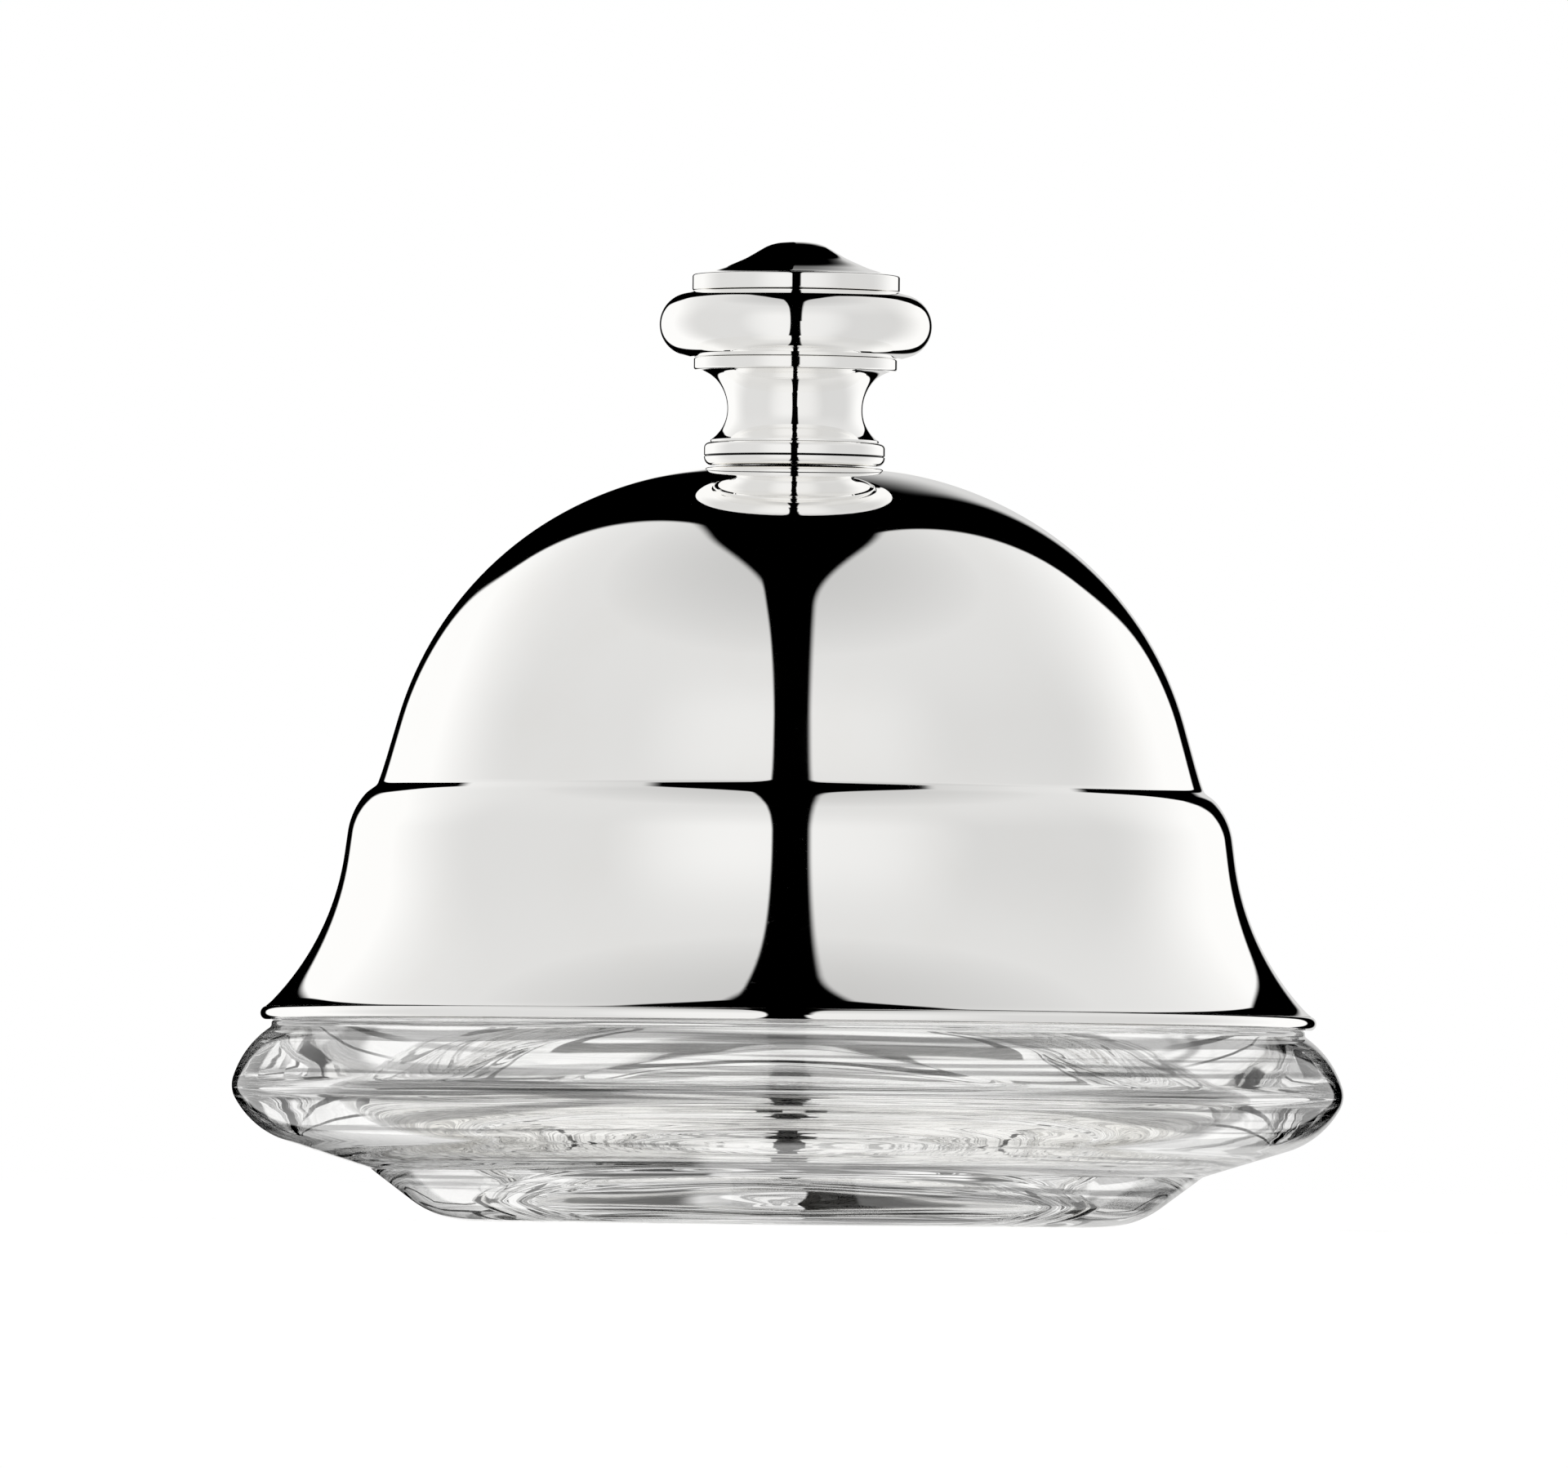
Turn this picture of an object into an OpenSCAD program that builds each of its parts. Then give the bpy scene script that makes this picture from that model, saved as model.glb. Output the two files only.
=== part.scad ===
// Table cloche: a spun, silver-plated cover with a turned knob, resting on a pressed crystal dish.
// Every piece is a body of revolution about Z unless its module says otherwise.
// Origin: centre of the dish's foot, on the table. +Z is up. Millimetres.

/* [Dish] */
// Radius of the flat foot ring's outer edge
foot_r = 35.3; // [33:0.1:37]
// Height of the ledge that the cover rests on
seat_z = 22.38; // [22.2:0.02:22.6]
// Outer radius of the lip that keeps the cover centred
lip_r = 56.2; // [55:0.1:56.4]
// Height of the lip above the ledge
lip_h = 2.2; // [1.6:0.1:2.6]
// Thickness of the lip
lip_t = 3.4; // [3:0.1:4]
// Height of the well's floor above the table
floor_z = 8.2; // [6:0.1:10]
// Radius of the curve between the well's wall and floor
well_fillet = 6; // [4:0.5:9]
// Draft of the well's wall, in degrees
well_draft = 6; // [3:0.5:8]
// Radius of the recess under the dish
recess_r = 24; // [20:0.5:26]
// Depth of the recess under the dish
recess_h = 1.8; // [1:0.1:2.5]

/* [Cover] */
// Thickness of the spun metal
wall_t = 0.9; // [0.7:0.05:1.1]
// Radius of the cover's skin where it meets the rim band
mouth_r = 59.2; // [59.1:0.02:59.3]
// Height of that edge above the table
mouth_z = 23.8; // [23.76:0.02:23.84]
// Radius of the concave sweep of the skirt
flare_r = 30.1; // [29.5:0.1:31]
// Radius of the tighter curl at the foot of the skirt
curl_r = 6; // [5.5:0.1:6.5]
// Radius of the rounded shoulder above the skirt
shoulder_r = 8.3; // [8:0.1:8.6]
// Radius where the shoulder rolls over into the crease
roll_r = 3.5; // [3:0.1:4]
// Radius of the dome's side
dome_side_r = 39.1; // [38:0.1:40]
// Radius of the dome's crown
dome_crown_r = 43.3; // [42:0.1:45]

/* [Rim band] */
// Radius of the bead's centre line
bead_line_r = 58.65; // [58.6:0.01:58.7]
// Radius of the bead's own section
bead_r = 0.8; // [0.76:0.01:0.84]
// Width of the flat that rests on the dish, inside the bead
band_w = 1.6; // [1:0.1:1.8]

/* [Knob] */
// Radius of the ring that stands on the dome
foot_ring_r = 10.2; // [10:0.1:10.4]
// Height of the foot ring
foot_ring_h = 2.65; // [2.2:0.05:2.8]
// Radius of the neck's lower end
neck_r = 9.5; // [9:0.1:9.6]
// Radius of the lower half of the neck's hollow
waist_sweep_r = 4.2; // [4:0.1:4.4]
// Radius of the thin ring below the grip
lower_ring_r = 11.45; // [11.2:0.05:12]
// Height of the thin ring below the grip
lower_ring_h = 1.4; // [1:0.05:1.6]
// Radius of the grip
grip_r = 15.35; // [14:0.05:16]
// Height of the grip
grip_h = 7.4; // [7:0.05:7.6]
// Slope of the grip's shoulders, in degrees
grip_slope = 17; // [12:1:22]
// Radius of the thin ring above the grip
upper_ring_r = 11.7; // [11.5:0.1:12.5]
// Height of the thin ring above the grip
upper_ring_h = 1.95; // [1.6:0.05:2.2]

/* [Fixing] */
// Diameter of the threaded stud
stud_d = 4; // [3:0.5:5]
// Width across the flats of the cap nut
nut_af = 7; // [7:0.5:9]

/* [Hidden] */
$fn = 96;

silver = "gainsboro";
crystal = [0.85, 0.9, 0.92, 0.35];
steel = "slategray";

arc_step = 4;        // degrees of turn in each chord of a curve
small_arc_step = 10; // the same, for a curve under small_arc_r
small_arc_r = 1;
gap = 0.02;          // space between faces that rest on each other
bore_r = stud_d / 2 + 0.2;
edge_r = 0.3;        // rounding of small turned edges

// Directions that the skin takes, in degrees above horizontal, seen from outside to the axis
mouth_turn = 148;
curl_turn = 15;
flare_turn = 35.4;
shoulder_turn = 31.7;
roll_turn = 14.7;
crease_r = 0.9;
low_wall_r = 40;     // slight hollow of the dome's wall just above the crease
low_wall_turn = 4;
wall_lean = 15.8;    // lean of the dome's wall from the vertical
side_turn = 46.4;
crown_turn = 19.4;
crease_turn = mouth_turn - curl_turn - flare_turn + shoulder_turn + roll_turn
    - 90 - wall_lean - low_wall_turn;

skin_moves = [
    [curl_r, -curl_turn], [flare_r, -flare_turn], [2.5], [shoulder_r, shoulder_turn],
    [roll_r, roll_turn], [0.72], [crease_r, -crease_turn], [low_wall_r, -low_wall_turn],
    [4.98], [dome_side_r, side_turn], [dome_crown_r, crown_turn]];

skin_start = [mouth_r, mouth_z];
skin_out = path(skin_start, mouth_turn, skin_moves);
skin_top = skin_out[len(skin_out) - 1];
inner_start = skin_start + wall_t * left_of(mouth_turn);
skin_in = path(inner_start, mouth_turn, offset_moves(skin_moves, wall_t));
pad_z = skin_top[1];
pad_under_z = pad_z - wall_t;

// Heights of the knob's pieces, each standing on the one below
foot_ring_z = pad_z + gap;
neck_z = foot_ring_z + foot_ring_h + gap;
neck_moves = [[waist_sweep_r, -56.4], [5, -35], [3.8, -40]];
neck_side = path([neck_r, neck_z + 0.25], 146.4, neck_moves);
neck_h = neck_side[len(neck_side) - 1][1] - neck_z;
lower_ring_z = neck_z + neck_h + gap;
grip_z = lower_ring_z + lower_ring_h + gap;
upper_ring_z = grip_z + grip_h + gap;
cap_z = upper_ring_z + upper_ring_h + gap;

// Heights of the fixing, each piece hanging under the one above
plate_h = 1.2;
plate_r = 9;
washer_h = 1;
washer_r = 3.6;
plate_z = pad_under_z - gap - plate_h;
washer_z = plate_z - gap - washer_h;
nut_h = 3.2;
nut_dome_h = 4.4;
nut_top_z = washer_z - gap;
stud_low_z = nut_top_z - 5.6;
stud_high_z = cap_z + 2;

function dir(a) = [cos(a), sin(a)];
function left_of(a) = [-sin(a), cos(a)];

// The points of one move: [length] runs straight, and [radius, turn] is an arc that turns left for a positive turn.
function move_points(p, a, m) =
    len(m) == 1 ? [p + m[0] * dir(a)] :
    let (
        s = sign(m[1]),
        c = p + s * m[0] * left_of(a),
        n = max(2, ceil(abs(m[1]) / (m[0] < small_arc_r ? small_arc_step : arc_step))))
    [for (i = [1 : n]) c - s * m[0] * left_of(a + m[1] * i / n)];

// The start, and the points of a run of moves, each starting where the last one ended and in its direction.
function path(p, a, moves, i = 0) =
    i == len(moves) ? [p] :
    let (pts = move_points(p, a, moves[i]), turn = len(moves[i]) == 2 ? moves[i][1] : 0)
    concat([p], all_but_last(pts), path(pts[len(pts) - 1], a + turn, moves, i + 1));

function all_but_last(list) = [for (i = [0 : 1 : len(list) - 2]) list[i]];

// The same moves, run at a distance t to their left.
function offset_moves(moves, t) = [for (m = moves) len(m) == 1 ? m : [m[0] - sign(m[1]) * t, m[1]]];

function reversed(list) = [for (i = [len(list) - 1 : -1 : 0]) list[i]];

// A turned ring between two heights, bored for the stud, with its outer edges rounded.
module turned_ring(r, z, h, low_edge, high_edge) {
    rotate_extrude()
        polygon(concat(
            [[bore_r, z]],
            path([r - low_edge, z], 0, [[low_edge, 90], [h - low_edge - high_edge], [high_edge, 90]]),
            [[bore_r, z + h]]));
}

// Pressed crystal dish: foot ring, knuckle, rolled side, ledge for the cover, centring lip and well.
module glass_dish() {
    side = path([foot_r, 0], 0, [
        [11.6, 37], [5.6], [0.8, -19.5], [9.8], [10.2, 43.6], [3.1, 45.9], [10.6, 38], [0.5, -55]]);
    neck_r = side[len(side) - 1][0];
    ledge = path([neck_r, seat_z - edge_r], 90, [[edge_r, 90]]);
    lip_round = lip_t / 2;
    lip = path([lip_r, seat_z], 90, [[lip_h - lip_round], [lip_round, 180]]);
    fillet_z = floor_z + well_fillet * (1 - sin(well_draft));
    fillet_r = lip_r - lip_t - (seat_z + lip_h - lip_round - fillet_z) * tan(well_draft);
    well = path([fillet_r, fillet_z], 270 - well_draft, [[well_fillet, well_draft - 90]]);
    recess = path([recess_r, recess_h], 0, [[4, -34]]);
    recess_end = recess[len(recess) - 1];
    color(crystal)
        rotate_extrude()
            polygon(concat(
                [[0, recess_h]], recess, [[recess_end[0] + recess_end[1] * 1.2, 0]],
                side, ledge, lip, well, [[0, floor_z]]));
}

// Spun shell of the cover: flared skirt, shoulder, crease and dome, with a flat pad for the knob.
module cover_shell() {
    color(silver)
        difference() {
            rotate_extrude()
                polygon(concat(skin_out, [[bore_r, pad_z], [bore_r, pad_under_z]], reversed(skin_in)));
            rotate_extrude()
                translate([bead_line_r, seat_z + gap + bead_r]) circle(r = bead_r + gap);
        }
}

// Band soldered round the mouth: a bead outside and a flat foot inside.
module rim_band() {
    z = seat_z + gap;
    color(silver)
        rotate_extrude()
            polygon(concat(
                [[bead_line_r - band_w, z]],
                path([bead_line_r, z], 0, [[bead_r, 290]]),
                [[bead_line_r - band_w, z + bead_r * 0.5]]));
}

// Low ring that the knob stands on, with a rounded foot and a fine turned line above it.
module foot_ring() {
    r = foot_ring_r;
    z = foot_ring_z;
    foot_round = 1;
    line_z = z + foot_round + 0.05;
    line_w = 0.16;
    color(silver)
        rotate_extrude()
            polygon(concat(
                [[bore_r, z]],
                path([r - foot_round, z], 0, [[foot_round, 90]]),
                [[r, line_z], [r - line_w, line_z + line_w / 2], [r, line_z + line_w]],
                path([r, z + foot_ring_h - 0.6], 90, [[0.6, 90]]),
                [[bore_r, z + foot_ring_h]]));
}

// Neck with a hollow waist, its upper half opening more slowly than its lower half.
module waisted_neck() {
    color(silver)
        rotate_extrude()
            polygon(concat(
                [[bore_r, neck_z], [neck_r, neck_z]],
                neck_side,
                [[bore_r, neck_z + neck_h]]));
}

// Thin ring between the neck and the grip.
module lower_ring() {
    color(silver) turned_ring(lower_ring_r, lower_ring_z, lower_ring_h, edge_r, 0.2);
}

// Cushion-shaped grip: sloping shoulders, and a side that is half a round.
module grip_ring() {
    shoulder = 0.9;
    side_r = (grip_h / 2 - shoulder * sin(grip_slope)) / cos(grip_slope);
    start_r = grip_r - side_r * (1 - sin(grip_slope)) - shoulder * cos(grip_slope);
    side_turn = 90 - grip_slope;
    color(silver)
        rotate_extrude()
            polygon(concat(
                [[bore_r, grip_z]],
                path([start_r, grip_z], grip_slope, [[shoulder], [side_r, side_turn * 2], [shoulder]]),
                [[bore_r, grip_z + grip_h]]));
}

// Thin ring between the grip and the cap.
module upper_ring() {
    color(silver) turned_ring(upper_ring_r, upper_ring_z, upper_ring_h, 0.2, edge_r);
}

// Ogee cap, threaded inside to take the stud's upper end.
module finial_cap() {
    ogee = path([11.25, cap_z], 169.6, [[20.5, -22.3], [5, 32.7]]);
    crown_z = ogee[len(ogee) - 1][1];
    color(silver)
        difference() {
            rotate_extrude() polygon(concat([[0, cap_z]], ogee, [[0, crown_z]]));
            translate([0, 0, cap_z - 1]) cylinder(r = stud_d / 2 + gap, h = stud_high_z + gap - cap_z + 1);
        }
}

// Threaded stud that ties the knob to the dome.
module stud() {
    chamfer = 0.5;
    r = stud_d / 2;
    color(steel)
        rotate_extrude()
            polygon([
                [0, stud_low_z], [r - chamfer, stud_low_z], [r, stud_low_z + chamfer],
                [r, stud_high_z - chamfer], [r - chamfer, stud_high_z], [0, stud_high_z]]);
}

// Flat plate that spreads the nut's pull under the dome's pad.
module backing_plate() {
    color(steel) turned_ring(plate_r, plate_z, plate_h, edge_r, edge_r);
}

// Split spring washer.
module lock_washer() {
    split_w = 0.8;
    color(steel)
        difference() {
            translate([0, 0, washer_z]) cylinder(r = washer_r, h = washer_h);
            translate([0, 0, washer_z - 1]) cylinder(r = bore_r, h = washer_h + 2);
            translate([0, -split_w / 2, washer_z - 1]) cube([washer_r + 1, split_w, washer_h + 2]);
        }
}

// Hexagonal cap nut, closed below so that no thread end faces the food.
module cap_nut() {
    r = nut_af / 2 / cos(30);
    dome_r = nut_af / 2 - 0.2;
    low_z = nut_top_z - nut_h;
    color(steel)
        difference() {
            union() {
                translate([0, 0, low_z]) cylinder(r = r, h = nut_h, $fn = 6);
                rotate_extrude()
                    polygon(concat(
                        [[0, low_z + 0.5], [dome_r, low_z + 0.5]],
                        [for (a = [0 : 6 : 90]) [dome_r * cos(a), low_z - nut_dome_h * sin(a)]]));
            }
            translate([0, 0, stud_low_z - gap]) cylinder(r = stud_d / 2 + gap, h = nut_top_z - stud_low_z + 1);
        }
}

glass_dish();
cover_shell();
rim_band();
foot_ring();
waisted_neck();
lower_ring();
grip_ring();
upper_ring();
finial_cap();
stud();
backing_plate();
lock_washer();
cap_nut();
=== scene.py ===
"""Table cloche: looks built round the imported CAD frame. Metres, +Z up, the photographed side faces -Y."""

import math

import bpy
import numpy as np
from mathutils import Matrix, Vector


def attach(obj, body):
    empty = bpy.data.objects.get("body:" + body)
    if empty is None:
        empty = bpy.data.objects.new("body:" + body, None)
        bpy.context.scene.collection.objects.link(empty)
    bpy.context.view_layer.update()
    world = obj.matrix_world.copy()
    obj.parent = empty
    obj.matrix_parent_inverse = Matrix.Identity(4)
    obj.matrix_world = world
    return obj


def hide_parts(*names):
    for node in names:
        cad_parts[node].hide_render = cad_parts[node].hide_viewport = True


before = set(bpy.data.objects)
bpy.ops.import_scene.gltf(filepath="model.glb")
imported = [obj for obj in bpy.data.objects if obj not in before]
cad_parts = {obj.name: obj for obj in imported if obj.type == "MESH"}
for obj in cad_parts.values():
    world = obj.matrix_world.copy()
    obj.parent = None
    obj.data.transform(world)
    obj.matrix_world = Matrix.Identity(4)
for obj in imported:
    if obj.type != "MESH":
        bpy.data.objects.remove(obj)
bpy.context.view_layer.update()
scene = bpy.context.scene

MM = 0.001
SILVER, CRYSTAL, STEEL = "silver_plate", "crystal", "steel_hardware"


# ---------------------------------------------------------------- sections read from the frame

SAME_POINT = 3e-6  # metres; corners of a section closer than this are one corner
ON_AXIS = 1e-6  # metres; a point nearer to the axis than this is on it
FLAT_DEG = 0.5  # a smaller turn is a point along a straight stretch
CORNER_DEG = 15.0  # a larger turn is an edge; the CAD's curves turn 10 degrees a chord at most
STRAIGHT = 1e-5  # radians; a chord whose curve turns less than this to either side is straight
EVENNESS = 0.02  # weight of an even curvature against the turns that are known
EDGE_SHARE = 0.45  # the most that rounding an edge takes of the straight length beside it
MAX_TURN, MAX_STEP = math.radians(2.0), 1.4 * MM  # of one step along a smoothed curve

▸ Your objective
Looking at the data above, return every line from the one with "glass_dish();" down to the one with "obj.matrix_parent_inverse = Matrix.Identity(4)", exactly and inclusively.

▸ Solution to this task
glass_dish();
cover_shell();
rim_band();
foot_ring();
waisted_neck();
lower_ring();
grip_ring();
upper_ring();
finial_cap();
stud();
backing_plate();
lock_washer();
cap_nut();
=== scene.py ===
"""Table cloche: looks built round the imported CAD frame. Metres, +Z up, the photographed side faces -Y."""

import math

import bpy
import numpy as np
from mathutils import Matrix, Vector


def attach(obj, body):
    empty = bpy.data.objects.get("body:" + body)
    if empty is None:
        empty = bpy.data.objects.new("body:" + body, None)
        bpy.context.scene.collection.objects.link(empty)
    bpy.context.view_layer.update()
    world = obj.matrix_world.copy()
    obj.parent = empty
    obj.matrix_parent_inverse = Matrix.Identity(4)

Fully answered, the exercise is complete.